Working with clients like the notoriously detail-obsessed hotelier André Balazs, for whom Commune is updating the Chateau Marmont’s decidedly shabby bathrooms, the search for a project’s truest self takes on a different meaning. “He knew we’d respect his building,” Alonso says. “Those bathrooms will feel like they’ve always been there.” But that doesn’t mean a slavish devotion to authentic period pieces in pristine condition. Though the hotel opened in 1927, Alonso is taking his inspiration from turn-of-the-century interiors by Adolf Loos and Josef Hoffmann.

Despite this willingness to mix eras, the firm does have a fidelity to what the partners call “pure form.” That doesn’t have to be anything as highbrow as classical columns or Case Study houses.
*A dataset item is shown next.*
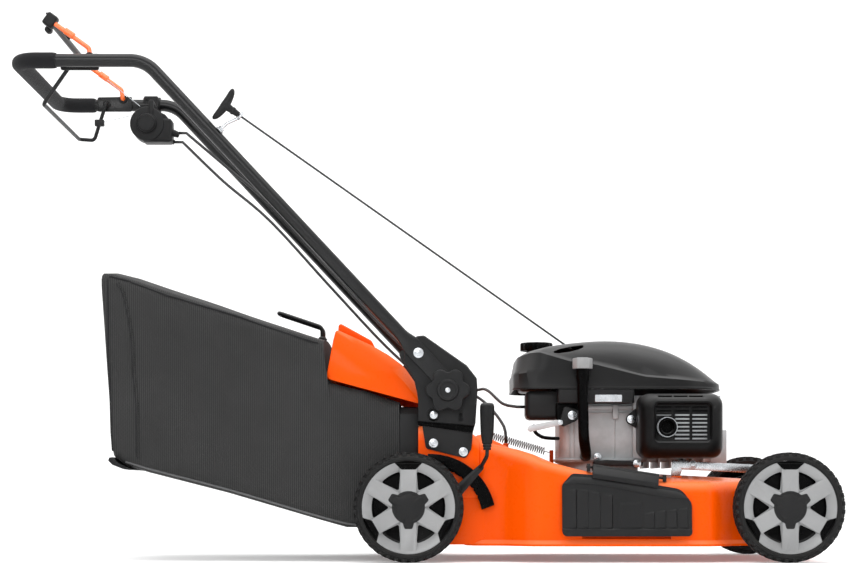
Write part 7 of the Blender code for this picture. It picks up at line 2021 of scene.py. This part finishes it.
def make_flap_hinge():
    """The flap's own barrel and web, bored for the pin that stays with the deck."""
    knuckle, bore = [[(radius * math.sin(a), radius * math.cos(a)) for a in full_circle(sides)]
                     for radius, sides in ((0.0068, 20), (0.0029, 16))]
    web = [(-0.002, -0.0045), (-0.0215, -0.0205), (-0.0235, -0.0120), (-0.0120, 0.0020), (-0.002, 0.0055)]
    barrel = soften(hinge_bar("barrel", 0.0115, 0.1400, knuckle), 0.0012, 2, 30)
    arm = soften(hinge_bar("web", 0.0125, 0.1390, web), 0.0012, 2, 30)
    cut(barrel, hinge_bar("pin_bore", -0.01, 0.17, bore))
    dress(joined("flap_barrel", [barrel, arm]), "plastic", "side_flap", ["side_flap"], sharp=36)


make_side_flap()
make_flap_hinge()
print("side flap ready")

# %% [markdown]
# ## Rear flap
# The sprung flap closes the chute when the bag is off. It is a pressed cover with deep cheeks and a
# wide roll between top and cheek, which catches the light as a pale band. A solid with rolled edges
# is hollowed by a smaller one, and a second rolled block stands on top as its grip.

# %% Rear flap
def profile_block(name, outline, half, width, segments, limit):
    return soften(plate(name, [outline], -half, half), width, segments, limit)


def shoulder(inward):
    """What is cut away above the cheeks, so that each leans in and the lean widens to the front."""
    line = [(-0.205, 0.466, 0.002), (-0.1696, 0.4411, 0.009), (-0.1354, 0.4198, 0.014), (-0.0926, 0.3912, 0.022),
            (-0.0641, 0.3713, 0.026), (-0.0386, 0.3456, 0.032), (-0.0142, 0.3157, 0.030), (0.030, 0.255, 0.030)]
    wedges = []
    for side in (-1, 1):
        rings = []
        for x, low, rise in line:
            high = low + rise + 0.040
            wedge = ((0.2001, low), (0.2001 - 0.75 * rise - 0.030, high), (0.2300, high), (0.2300, low))
            rings.append([(x, side * (y - inward), z) for y, z in wedge])
        wedges.append(loft("wedge", rings))
    return joined("wedges", wedges)


def make_rear_flap():
    top = [(0.014, 0.322), (-0.013, 0.3390), (-0.040, 0.3780), (-0.070, 0.4000), (-0.1015, 0.4180), (-0.171, 0.4490)]
    radii = [0.004, 0.010, 0.060, 0.080, 0.080, 0.006]
    outline = rounded([(-0.196, 0.325), (-0.012, 0.280), (0.012, 0.280)] + top + [(-0.1765, 0.4280)],
                      [0.002, 0.002, 0.004] + radii + [0.010], 8)
    flap = profile_block("rear_flap_piece", outline, 0.200, 0.0115, 6, 60)
    inner = rounded([(-0.190, 0.320), (-0.016, 0.270), (0.009, 0.270), (0.009, 0.322), (-0.015, 0.3345),
                     (-0.041, 0.3740), (-0.070, 0.3962), (-0.1015, 0.4140), (-0.168, 0.4435), (-0.1735, 0.428)],
                    [0, 0, 0, 0.004, 0.010, 0.060, 0.060, 0.060, 0.004, 0.008], 6)
    cut(flap, shoulder(0.0))
    hollow = profile_block("inner", inner, 0.1972, 0.0070, 4, 60)
    cut(hollow, shoulder(0.0032))
    cut(flap, hollow)
    under = plate("under", [[(-0.30, 0.3850), (-0.1925, 0.3560), (-0.186, 0.3528), (-0.178, 0.3505), (-0.012, 0.3055),
                             (0.03, 0.3055), (0.03, 0.20), (-0.30, 0.20)]], -0.3, 0.3)
    cut(flap, under)
    corner = [(-0.30, 0.3657), (-0.1883, 0.3657), (-0.1884, 0.3619), (-0.1875, 0.3582), (-0.1855, 0.3549),
              (-0.1826, 0.3524), (-0.1789, 0.3508), (-0.17, 0.20), (-0.30, 0.20)]
    cut(flap, plate("corner", [corner], -0.3, -0.187), plate("corner", [corner], 0.187, 0.3))
    soften(flap, 0.0007, 2, 50)
    hump = rounded([(-0.170, 0.4400), (-0.1680, 0.4660), (-0.1040, 0.4305), (-0.0975, 0.4180), (-0.1000, 0.4100)],
                   [0.002, 0.005, 0.010, 0.006, 0.002], 6)
    grip = profile_block("grip", hump, 0.150, 0.0060, 4, 50)
    pins = [rod("pin", (0.004, side * 0.197, 0.316), (0.004, side * 0.2190, 0.316), 0.0038, 24) for side in (-1, 1)]
    flap = joined("rear_flap_piece", [flap, grip] + pins)
    return dress(flap, "enamel", "rear_flap", ["rear_flap"], sharp=42)


make_rear_flap()
print("rear flap ready")

# %% [markdown]
# ## Grass bag
# The bag is coarse ribbed cloth over a light wire frame. It is a lofted shell whose sections follow
# its side view, taut along the frame's top corners and sagging between them. A few long, shallow
# dents and the pull of the seams keep it from looking like a box. Its seams are bound edges with a
# line of stitches, and a moulded rail stiffens the lower rear edge.

# %% Bag sections
BAG_HALF, BAG_CORNER = 0.210, 0.022
MOUTH_X, FRAME_TOP = -0.0126 - 0.036, 0.300
# Each station: the lower and the upper end of its line in the side view, half width, crown.
BAG_STATIONS = [
    ((MOUTH_X, 0.127), (MOUTH_X, FRAME_TOP + 0.0090), 0.1995, 0.0),
    ((-0.080, 0.095), (-0.120, 0.3320), 0.204, 0.0),
    ((-0.115, 0.066), (-0.1975, 0.3490), BAG_HALF, 0.0),
    ((-0.150, 0.066), (-0.1950, 0.4120), BAG_HALF, 0.005),
    ((-0.200, 0.080), (-0.1945, 0.4270), BAG_HALF, 0.012),
    ((-0.380, 0.133), (-0.4100, 0.4930), BAG_HALF, 0.018),
    ((-0.532, 0.172), (-0.5680, 0.5450), BAG_HALF, 0.018),
    ((-0.576, 0.185), (-0.6050, 0.5550), BAG_HALF - 0.003, 0.016),
    ((-0.598, 0.200), (-0.6225, 0.5565), BAG_HALF - 0.007, 0.013),
]


def bag_outline(low, high, half, crown):
    """A section between two points of the side view: even points round a rounded box, domed on top."""
    height = high[1] - low[1]
    ring = []
    for y, rise in even_ring(rounded_box(-half, half, 0, height, BAG_CORNER, 6), 132):
        share = rise / height
        lift = crown * share ** 3 * max(0.0, 1 - (y / half) ** 2)
        ring.append(Vector((low[0] + (high[0] - low[0]) * share, y, low[1] + rise + lift)))
    return ring


def even_ring(outline, count):
    """The same closed outline read at equal steps of its length."""
    closed = [Vector(p) for p in outline] + [Vector(outline[0])]
    lengths = [0.0]
    for a, b in zip(closed, closed[1:]):
        lengths.append(lengths[-1] + (b - a).length)
    made, k = [], 0
    for i in range(count):
        want = lengths[-1] * i / count
        while lengths[k + 1] < want:
            k += 1
        share = (want - lengths[k]) / max(1e-9, lengths[k + 1] - lengths[k])
        made.append(tuple(closed[k].lerp(closed[k + 1], share)))
    return made


def sag(point, half):
    """Moves a point of the cloth inwards: soft dents, deepest in the middle of each face."""
    x, y, z = point
    flank = ease((abs(y) - half * 0.9) / (half * 0.1))
    middle_x = max(0.0, math.sin(math.pi * min(1.0, max(0.0, (-x - 0.10) / 0.51))))
    low_z, high_z = 0.066 + max(0.0, -x - 0.15) * 0.285, 0.412 + max(0.0, -x - 0.20) * 0.345
    middle_z = max(0.0, math.sin(math.pi * min(1.0, max(0.0, (z - low_z) / max(0.05, high_z - low_z)))))
    waves = 0.5 + 0.5 * noise.noise(Vector((x * 5.0, y * 2.0, z * 4.0 - x * 3.0)))
    folds = 0.5 + 0.5 * noise.noise(Vector((x * 16.0 + z * 9.0, y * 4.0, z * 7.0)))
    depth = flank * middle_z * (0.0100 * middle_x * (0.5 + waves) + 0.0030 * folds)
    point.y -= math.copysign(depth, y)
    roof = (1 - flank) * ease((z - (high_z - 0.05)) / 0.05)
    point.z -= roof * (0.0050 * middle_x * waves + 0.0016 * folds)
    return point


def bag_skin(shrink):
    """Every section of the bag, with in-between sections for a smooth skin."""
    rings = []
    keys = [bag_outline(low, high, half, crown) for low, high, half, crown in BAG_STATIONS]
    halves = [station[2] for station in BAG_STATIONS]
    for k in range(len(keys) - 1):
        gap = max((keys[k + 1][i] - keys[k][i]).length for i in range(0, len(keys[k]), 11))
        steps = max(1, round(gap / 0.012))
        for s in range(steps):
            t = s / steps
            rings.append(([a.lerp(b, t) for a, b in zip(keys[k], keys[k + 1])],
                          halves[k] + (halves[k + 1] - halves[k]) * t))
    rings.append((keys[-1], halves[-1]))
    made = []
    for number, (ring, half) in enumerate(rings):
        fresh = [sag(point.copy(), half) if number else point.copy() for point in ring]
        if shrink:
            centre = sum(fresh, Vector()) / len(fresh)
            fresh = [point + (centre - point).normalized() * shrink for point in fresh]
        made.append(fresh)
    return made


print("bag stations", len(BAG_STATIONS))


# %% Bag cloth
def make_bag():
    """The cloth: outside, a crowned back, and a thin inside. Its weave runs along each face."""
    outside, inside = bag_skin(0), bag_skin(0.0022)
    last, back = outside[-1], inside[-1]
    centre = sum(last, Vector()) / len(last)
    for share, bulge in ((0.985, 0.0030), (0.93, 0.0050), (0.80, 0.0035), (0.60, -0.0010), (0.35, -0.0040),
                         (0.12, -0.0050)):
        outside.append([centre.lerp(point, share) + Vector((-bulge, 0, 0)) for point in last])
    for share in (0.5, 0.1):
        inside.append([centre.lerp(point, share) + Vector((0.0030, 0, 0)) for point in back])
    bm = bmesh.new()
    uv = bm.loops.layers.uv.new("UVMap")
    loops = [[bm.verts.new(point) for point in ring] for ring in inside[::-1] + outside]
    step = 1.20 / len(last)
    for k, (near, far) in enumerate(zip(loops, loops[1:])):
        for i, face in enumerate(band(bm, near, far)):
            flank = abs(face.calc_center_median().y) > 0.15
            for loop, u in zip(face.loops, (i, i + 1, i + 1, i)):
                x, y, z = loop.vert.co
                loop[uv].uv = (x, z if flank else u * step) if k < len(loops) - 7 else (y, z)
    bm.faces.new(loops[0][::-1])
    bm.faces.new(loops[-1])
    bag = from_bmesh("bag_cloth_piece", bm)
    dress(bag, "cloth", "bag", ["bag_fabric"], sharp=60)
    return bag


BAG = make_bag()
print("bag faces", len(BAG.data.polygons))


# %% Seams, rail and binding
def skin_point(x, y, z, out):
    """The nearest point of the bag's cloth, lifted off by a little."""
    _, place, normal, _ = BAG.closest_point_on_mesh(Vector((x, y, z)))
    return place + normal * out


def seam(name, picks, out=0.0008, width=0.0016, finish="webbing"):
    """A narrow bound ridge that follows the cloth."""
    route = [tuple(skin_point(*p, out)) for p in flowing(picks, 0.008)]
    ridge = sweep(name, route, width, 10)
    return dress(ridge, finish, "bag"), route


side_seam = [(-0.594, 0.543), (-0.579, 0.494), (-0.567, 0.418), (-0.558, 0.315), (-0.556, 0.200)]
for word, side in SIDES:
    _, route = seam("rear_seam_" + word, [(x, side * 0.24, z) for x, z in side_seam], 0.0002, 0.0012)
    stitched("rear_stitches_" + word, [tuple(skin_point(p[0] + 0.005, p[1], p[2], 0.0003)) for p in route])
    top_edge = [(-0.612, side * 0.212, 0.562), (-0.566, side * 0.216, 0.553), (-0.41, side * 0.216, 0.501),
                (-0.202, side * 0.216, 0.434)]
    seam("top_binding_" + word, top_edge, 0.0006, 0.0021)
    low_edge = [(-0.585, side * 0.214, 0.180), (-0.532, side * 0.216, 0.166), (-0.38, side * 0.216, 0.127),
                (-0.20, side * 0.216, 0.074), (-0.128, side * 0.212, 0.062)]
    seam("low_binding_" + word, low_edge, 0.0006, 0.0020, "piping")
back_edge = [(-0.612, y, z) for y, z in ((-0.196, 0.215), (-0.206, 0.24), (-0.206, 0.52), (-0.196, 0.545),
                                         (-0.10, 0.556), (0.10, 0.556), (0.196, 0.545), (0.206, 0.52), (0.206, 0.24),
                                         (0.196, 0.215))]
seam("back_binding", back_edge, 0.0006, 0.0020)


def make_bag_rail():
    """Moulded rail under the bag's rear edge, wrapped round both lower corners."""
    section = [(-0.6080, 0.2020), (-0.6100, 0.1960), (-0.6020, 0.1880), (-0.5800, 0.1795), (-0.5680, 0.1780),
               (-0.5640, 0.1795), (-0.5760, 0.1835), (-0.5930, 0.1930), (-0.6010, 0.2030)]
    middle_x, middle_z = -0.590, 0.190
    rings = []
    for y in (-0.2105, -0.2085, -0.19, 0.19, 0.2085, 0.2105):
        shrink = 0.7 if abs(y) > 0.21 else 1.0
        rings.append([(middle_x + (x - middle_x) * shrink, y, middle_z + (z - middle_z) * shrink - 0.0012)
                      for x, z in section])
    return dress(soften(loft("bag_rail", rings), 0.0010, 2, 40), "plastic", "bag")


make_bag_rail()
refined("bag_frame", "bag_frame_piece", "plastic", "bag", 0.0030, 3)
print("seams and rail ready")


# %% Carrying loop
def make_bag_handle():
    """A round bar bent to a narrow loop that reaches back over the bag's ridge."""
    near, far, half, foot = -0.2070, -0.2950, 0.022, 0.4440
    side = [(near, half, foot), (near, half, 0.4660), (far, half, 0.4956)]
    route = bent(side + [(x, -y, z) for x, y, z in side[::-1]], 0.012, 10)
    pieces = [sweep("bag_handle_piece", route, 0.0042, 24)]
    for y in (-half, half):
        socket = rod("foot", (near, y, foot - 0.0010), (near, y, foot + 0.0030), 0.0085, 28, 0.0065)
        pieces.append(soften(socket, 0.0010, 2))
    return dress(joined("bag_handle_piece", pieces), "satin_plastic", "bag", ["bag_handle"], sharp=45)


make_bag_handle()
print("bag ready")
For the restaurant of the Ace Palm Springs, Commune insisted on pulling up layers of carpeting and linoleum to reveal “this amazing, totally fucked-up terrazzo floor,” Alonso says. They kept it, filling in the holes with concrete.

“People are looking for authenticity,” Pamela says. “Is it a reaction to minimalism or just a sign of our times? Maybe people are craving honest things, things that haven’t been so processed, that are pure and fresh and haven’t been altered.” To retain that sense without falling into straight reproduction, the firm relies on the careful combination—a judicious mingling of eras and proportions that’s apparent in all of its work. Like a beautiful, Janus-faced culture monster, Commune consumes its many influences with relish, constantly looking at the past to see the future.